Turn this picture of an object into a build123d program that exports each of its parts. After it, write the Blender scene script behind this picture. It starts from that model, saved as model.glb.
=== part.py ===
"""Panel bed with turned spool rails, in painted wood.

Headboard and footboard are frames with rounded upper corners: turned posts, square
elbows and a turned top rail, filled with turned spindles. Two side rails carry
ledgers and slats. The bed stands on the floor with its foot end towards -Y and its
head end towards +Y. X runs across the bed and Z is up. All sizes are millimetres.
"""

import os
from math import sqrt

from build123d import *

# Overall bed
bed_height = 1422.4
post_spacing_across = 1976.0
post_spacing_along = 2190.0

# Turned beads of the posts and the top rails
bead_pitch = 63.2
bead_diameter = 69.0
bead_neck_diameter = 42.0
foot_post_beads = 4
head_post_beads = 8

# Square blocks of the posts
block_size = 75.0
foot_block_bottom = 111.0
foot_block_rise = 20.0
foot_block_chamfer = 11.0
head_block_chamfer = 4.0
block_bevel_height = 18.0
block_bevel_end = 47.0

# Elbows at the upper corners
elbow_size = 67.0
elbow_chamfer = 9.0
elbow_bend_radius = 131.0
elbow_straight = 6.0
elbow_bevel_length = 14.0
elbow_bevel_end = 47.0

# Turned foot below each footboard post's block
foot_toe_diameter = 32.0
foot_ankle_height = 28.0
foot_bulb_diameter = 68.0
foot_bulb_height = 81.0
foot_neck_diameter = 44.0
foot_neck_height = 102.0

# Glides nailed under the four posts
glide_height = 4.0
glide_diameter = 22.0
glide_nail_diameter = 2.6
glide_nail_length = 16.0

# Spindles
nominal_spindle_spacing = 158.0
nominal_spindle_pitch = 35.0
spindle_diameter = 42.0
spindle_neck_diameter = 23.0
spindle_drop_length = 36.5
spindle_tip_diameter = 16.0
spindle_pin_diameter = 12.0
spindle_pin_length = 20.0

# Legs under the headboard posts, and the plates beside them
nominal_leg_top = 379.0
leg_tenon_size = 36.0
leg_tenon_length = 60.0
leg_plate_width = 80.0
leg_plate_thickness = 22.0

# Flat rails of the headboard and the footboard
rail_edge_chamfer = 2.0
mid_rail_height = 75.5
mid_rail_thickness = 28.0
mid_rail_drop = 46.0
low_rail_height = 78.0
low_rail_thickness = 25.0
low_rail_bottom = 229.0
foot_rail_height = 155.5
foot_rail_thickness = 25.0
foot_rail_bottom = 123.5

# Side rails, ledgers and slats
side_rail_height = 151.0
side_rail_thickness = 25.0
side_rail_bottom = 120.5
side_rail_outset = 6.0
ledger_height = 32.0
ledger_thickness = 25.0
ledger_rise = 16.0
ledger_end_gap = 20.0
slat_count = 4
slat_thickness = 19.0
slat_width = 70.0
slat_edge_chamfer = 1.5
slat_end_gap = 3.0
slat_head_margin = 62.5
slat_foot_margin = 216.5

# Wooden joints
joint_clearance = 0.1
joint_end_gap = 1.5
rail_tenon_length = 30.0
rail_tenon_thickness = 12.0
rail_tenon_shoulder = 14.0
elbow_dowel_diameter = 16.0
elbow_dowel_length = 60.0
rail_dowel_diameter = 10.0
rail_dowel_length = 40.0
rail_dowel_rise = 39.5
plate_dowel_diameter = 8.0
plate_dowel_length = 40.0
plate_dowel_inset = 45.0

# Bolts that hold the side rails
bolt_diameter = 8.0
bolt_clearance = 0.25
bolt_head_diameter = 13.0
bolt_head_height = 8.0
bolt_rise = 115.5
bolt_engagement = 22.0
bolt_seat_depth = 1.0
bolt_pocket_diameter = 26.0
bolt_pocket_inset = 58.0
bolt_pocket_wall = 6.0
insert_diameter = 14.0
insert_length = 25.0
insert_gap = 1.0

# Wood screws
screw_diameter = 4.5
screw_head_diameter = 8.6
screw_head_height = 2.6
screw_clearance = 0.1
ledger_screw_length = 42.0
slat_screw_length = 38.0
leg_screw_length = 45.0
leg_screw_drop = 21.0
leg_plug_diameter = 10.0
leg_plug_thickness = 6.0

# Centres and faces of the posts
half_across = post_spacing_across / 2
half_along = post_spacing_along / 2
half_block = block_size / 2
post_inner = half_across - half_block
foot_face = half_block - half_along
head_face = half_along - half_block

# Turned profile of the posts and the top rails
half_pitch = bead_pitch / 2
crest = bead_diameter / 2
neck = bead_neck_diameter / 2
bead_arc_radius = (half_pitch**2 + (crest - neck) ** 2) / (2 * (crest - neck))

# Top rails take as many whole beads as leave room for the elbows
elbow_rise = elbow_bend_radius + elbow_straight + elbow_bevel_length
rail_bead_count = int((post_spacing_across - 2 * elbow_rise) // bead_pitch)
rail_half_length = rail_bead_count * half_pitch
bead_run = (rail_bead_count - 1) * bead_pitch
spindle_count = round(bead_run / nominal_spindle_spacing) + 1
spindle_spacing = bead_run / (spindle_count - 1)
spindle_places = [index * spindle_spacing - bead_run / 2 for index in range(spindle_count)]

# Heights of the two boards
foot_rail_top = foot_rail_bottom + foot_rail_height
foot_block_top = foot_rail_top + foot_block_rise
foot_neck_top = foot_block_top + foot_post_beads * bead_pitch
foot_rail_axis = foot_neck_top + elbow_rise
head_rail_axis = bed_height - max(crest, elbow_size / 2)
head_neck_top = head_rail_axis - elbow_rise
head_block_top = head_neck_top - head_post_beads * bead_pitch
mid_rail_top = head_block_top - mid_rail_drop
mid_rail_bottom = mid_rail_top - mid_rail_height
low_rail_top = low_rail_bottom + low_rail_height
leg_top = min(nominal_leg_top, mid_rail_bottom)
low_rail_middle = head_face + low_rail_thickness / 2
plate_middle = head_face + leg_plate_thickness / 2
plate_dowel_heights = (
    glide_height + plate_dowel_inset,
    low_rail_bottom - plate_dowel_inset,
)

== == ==

**GIVEN TASK**:
Give the listing again, word for word.

**TASK RESPONSE**:
Turn this picture of an object into a build123d program that exports each of its parts. After it, write the Blender scene script behind this picture. It starts from that model, saved as model.glb.
=== part.py ===
"""Panel bed with turned spool rails, in painted wood.

Headboard and footboard are frames with rounded upper corners: turned posts, square
elbows and a turned top rail, filled with turned spindles. Two side rails carry
ledgers and slats. The bed stands on the floor with its foot end towards -Y and its
head end towards +Y. X runs across the bed and Z is up. All sizes are millimetres.
"""

import os
from math import sqrt

from build123d import *

# Overall bed
bed_height = 1422.4
post_spacing_across = 1976.0
post_spacing_along = 2190.0

# Turned beads of the posts and the top rails
bead_pitch = 63.2
bead_diameter = 69.0
bead_neck_diameter = 42.0
foot_post_beads = 4
head_post_beads = 8

# Square blocks of the posts
block_size = 75.0
foot_block_bottom = 111.0
foot_block_rise = 20.0
foot_block_chamfer = 11.0
head_block_chamfer = 4.0
block_bevel_height = 18.0
block_bevel_end = 47.0

# Elbows at the upper corners
elbow_size = 67.0
elbow_chamfer = 9.0
elbow_bend_radius = 131.0
elbow_straight = 6.0
elbow_bevel_length = 14.0
elbow_bevel_end = 47.0

# Turned foot below each footboard post's block
foot_toe_diameter = 32.0
foot_ankle_height = 28.0
foot_bulb_diameter = 68.0
foot_bulb_height = 81.0
foot_neck_diameter = 44.0
foot_neck_height = 102.0

# Glides nailed under the four posts
glide_height = 4.0
glide_diameter = 22.0
glide_nail_diameter = 2.6
glide_nail_length = 16.0

# Spindles
nominal_spindle_spacing = 158.0
nominal_spindle_pitch = 35.0
spindle_diameter = 42.0
spindle_neck_diameter = 23.0
spindle_drop_length = 36.5
spindle_tip_diameter = 16.0
spindle_pin_diameter = 12.0
spindle_pin_length = 20.0

# Legs under the headboard posts, and the plates beside them
nominal_leg_top = 379.0
leg_tenon_size = 36.0
leg_tenon_length = 60.0
leg_plate_width = 80.0
leg_plate_thickness = 22.0

# Flat rails of the headboard and the footboard
rail_edge_chamfer = 2.0
mid_rail_height = 75.5
mid_rail_thickness = 28.0
mid_rail_drop = 46.0
low_rail_height = 78.0
low_rail_thickness = 25.0
low_rail_bottom = 229.0
foot_rail_height = 155.5
foot_rail_thickness = 25.0
foot_rail_bottom = 123.5

# Side rails, ledgers and slats
side_rail_height = 151.0
side_rail_thickness = 25.0
side_rail_bottom = 120.5
side_rail_outset = 6.0
ledger_height = 32.0
ledger_thickness = 25.0
ledger_rise = 16.0
ledger_end_gap = 20.0
slat_count = 4
slat_thickness = 19.0
slat_width = 70.0
slat_edge_chamfer = 1.5
slat_end_gap = 3.0
slat_head_margin = 62.5
slat_foot_margin = 216.5

# Wooden joints
joint_clearance = 0.1
joint_end_gap = 1.5
rail_tenon_length = 30.0
rail_tenon_thickness = 12.0
rail_tenon_shoulder = 14.0
elbow_dowel_diameter = 16.0
elbow_dowel_length = 60.0
rail_dowel_diameter = 10.0
rail_dowel_length = 40.0
rail_dowel_rise = 39.5
plate_dowel_diameter = 8.0
plate_dowel_length = 40.0
plate_dowel_inset = 45.0

# Bolts that hold the side rails
bolt_diameter = 8.0
bolt_clearance = 0.25
bolt_head_diameter = 13.0
bolt_head_height = 8.0
bolt_rise = 115.5
bolt_engagement = 22.0
bolt_seat_depth = 1.0
bolt_pocket_diameter = 26.0
bolt_pocket_inset = 58.0
bolt_pocket_wall = 6.0
insert_diameter = 14.0
insert_length = 25.0
insert_gap = 1.0

# Wood screws
screw_diameter = 4.5
screw_head_diameter = 8.6
screw_head_height = 2.6
screw_clearance = 0.1
ledger_screw_length = 42.0
slat_screw_length = 38.0
leg_screw_length = 45.0
leg_screw_drop = 21.0
leg_plug_diameter = 10.0
leg_plug_thickness = 6.0

# Centres and faces of the posts
half_across = post_spacing_across / 2
half_along = post_spacing_along / 2
half_block = block_size / 2
post_inner = half_across - half_block
foot_face = half_block - half_along
head_face = half_along - half_block

# Turned profile of the posts and the top rails
half_pitch = bead_pitch / 2
crest = bead_diameter / 2
neck = bead_neck_diameter / 2
bead_arc_radius = (half_pitch**2 + (crest - neck) ** 2) / (2 * (crest - neck))

# Top rails take as many whole beads as leave room for the elbows
elbow_rise = elbow_bend_radius + elbow_straight + elbow_bevel_length
rail_bead_count = int((post_spacing_across - 2 * elbow_rise) // bead_pitch)
rail_half_length = rail_bead_count * half_pitch
bead_run = (rail_bead_count - 1) * bead_pitch
spindle_count = round(bead_run / nominal_spindle_spacing) + 1
spindle_spacing = bead_run / (spindle_count - 1)
spindle_places = [index * spindle_spacing - bead_run / 2 for index in range(spindle_count)]

# Heights of the two boards
foot_rail_top = foot_rail_bottom + foot_rail_height
foot_block_top = foot_rail_top + foot_block_rise
foot_neck_top = foot_block_top + foot_post_beads * bead_pitch
foot_rail_axis = foot_neck_top + elbow_rise
head_rail_axis = bed_height - max(crest, elbow_size / 2)
head_neck_top = head_rail_axis - elbow_rise
head_block_top = head_neck_top - head_post_beads * bead_pitch
mid_rail_top = head_block_top - mid_rail_drop
mid_rail_bottom = mid_rail_top - mid_rail_height
low_rail_top = low_rail_bottom + low_rail_height
leg_top = min(nominal_leg_top, mid_rail_bottom)
low_rail_middle = head_face + low_rail_thickness / 2
plate_middle = head_face + leg_plate_thickness / 2
plate_dowel_heights = (
    glide_height + plate_dowel_inset,
    low_rail_bottom - plate_dowel_inset,
)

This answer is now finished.